Seven years after the first oil price shock, we are tantalizingly close to the final decontrol of oil prices. No longer will we subsidize oil imports or burden ourselves with government management of oil supplies. Each month brings us closer to the goal, but the president could take the final step overnight by executive order.
Those opposed to such decisive action fear the inflationary effects of a sudden price shock as domestic oil prices move up to world levels. (Currently, the gap has been narrowed to 15 percent.) Knowing that they cannot avoid the oil price rise, they hope to dampen the secondary increases in wages and other prices though a policy of delay.
Surely this is delusion. The monthly oil price increases still creep into the Consumer Price Index. If anything, anticipation of continuing oil price increases will feed inflationary pressures over the year. It will be easier to avoid the secondary price effects when we clearly recognize and clearly label the oil price jump as a one-time shock needed to meet an emergency.

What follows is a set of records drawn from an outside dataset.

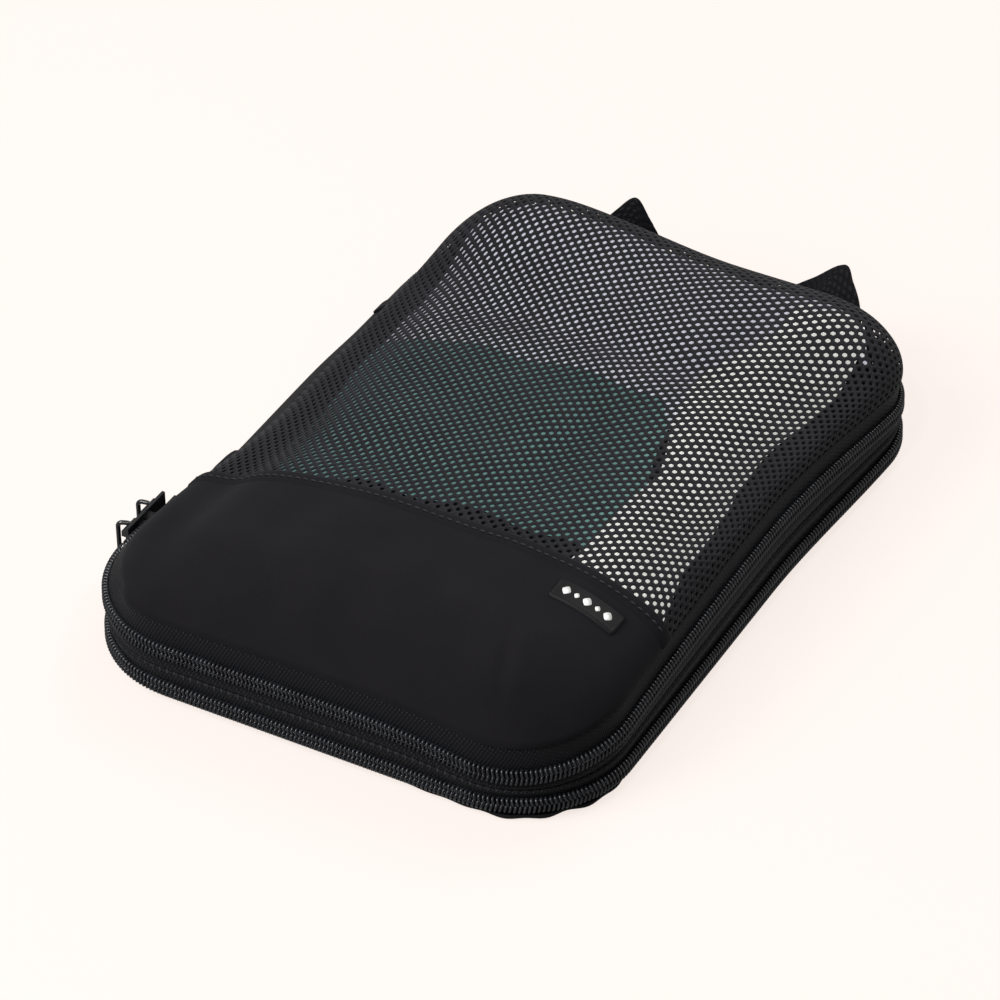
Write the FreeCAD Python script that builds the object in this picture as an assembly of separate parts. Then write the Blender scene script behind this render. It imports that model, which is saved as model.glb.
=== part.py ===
import FreeCAD, Part
import math
import os

# A zipped travel packing cube: a shallow fabric tray, a compression zip, a side band,
# the main zip and a domed lid with a mesh window. Millimetres. +X is to the right along
# the short side, +Y runs away along the long side to the handle, +Z is up, and the
# origin is on the floor at the middle of the base.

# Plan: the line both zips follow is a rounded rectangle.
HALF_W = 93.5
HALF_L = 128.0
CORNER_R = 38.0
STRAIGHT_W = HALF_W - CORNER_R
STRAIGHT_L = HALF_L - CORNER_R

# Heights of the sewn layers.
BASE_T = 1.0
COMP_ZIP_Z = 6.0
BAND_SEAM_Z = 13.8
MAIN_ZIP_Z = 21.5
TOP_SEAM_Z = 32.0
SEAM_GAP = 0.3

# Zip chain: each half strip is 2.5 tall, and the slider's post runs in the gap.
CHAIN_GAP = 0.5
COIL_H = 2.5
COIL_OUT = 1.4
TAPE_OUT = -1.0
TAPE_IN = -1.6

# The lid is hinged along the left side; the zip's two ends stop on that side.
ZIP_FRONT_END = -36.0
ZIP_REAR_END = 75.0
TAB_L = 6.0

# Dome of the lid: outward offset from the zip line, and height, of its outer face.
DOME_T = 0.8
DOME_TOP = 52.0
DOME = [(-1.0, 35.5), (-4.0, 41.5), (-10.0, 46.5), (-20.0, 50.0), (-CORNER_R, DOME_TOP)]
PANEL_SEAM_Y = -58.0

# Sliders and their wire pulls.
SLIDER_L = 11.0
SLIDER_H = 8.1
PLATE_T = 1.1
PLATE_OUT = 1.75
PLATE_IN = -1.95
POST_T = 0.4
BRIDGE_IN = 2.85
BRIDGE_GAP = 1.8
BRIDGE_BAR = 0.8
WIRE_R = 0.8
RING_W = 6.4
RING_TOP = 2.9
RING_DROP = 11.0
LOOP_L = 15.0
LOOP_HALF = 3.0
FRONT_SLIDER_Y = -79.0
REAR_SLIDER_Y = -67.0
COMP_SLIDER_Y = -30.0

# Handle: webbing strap bowed out from the far side, with a raised hump near each end.
STRAP_T = 1.4
STRAP_W = 19.0
STRAP_MID_X = 17.5
STRAP_HALF = 50.0
STRAP_START = 129.8
STRAP_BOW = 13.0
STRAP_SKEW = 1.8


def vec(x, y, z):
    return FreeCAD.Vector(x, y, z)


def face(points):
    return Part.Face(Part.makePolygon([vec(*p) for p in points + points[:1]]))


def rect(low, high, bottom, top):
    """Cross-section between two outward offsets and two heights."""
    return [(low, bottom), (high, bottom), (high, top), (low, top)]


def fused(solids):
    whole = solids[0].multiFuse(solids[1:]) if len(solids) > 1 else solids[0]
    return whole.removeSplitter()


def block(x0, x1, y0, y1, z0, z1):
    return Part.makeBox(x1 - x0, y1 - y0, z1 - z0, vec(x0, y0, z0))


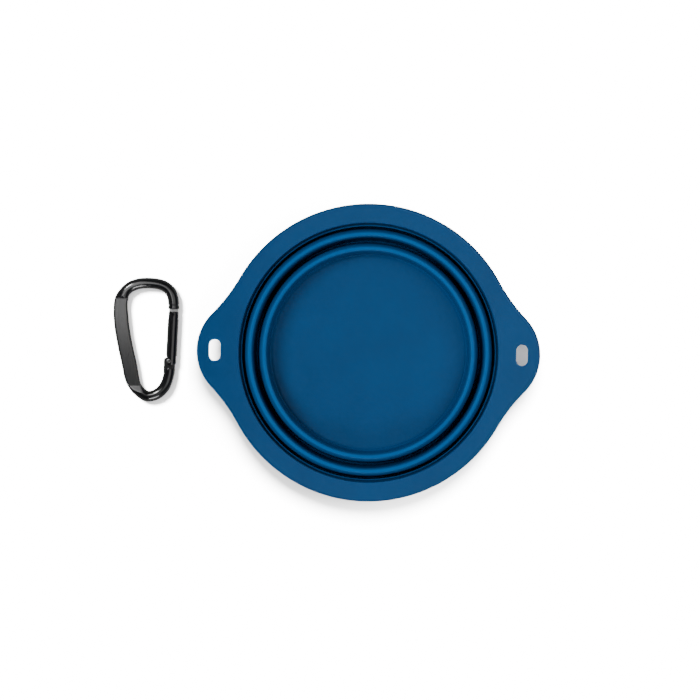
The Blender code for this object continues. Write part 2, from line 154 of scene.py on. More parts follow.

The war between Iraq and Iran presents us with the emergency. Even if the war stops soon, which seems unlikely, oil production will remain severely curtailed for many months, awaiting repairs of pumps and other facitlities. At the same time, world consumption of oil will increase as we go through the coldest winter months in the major oil-importing countries.
Oil inventories built up during 1979 have prevented oil panic despite the war. These inventories must now supply the winter demand. But no nation will accept a serious depletion of inventories without turning to the oil producers and placing substantial pressure on world oil prices. We could see another price jump on the world oil market, spot shortages in the spring and gasoline lines by summer.
Here lies the great danger in the process of gradual oil price decontrol. Gradualism applies only to the price. The full mechanism for quantity allocation remains in place, ready to swing into action as soon as shortages appear. We need instant decontrol in order to eliminate the quantity allocation program. We need to abolish the allocation program to protect ourselves from a repetition of the errors of the past, when central management by government added to our difficulties, creating shortages in some states and surpluses in others.
Immediate decontrol of oil prices and elimination of the allocation program would help us meet the oil dangers of 1981. The domestic price shock, which may be small in any event, will stimulate conservation. Without the allocation program, we won't aggravate the impending oil shortage. To the extent that the other countries follow the American lead, we may prevent some increases in world oil prices and reap an inflation windfall.
President Carter launched us on the path of gradual decontrol. This was a courageous action, but one that did not anticipate the war and present emergency. The changed circumstances call for an acceleration of this policy. It would be a natural culmination of his policy and a statesmanlike step for Carter to eliminate the controls now. Otherwise, it will be a pressing matter of national interest for President Reagan.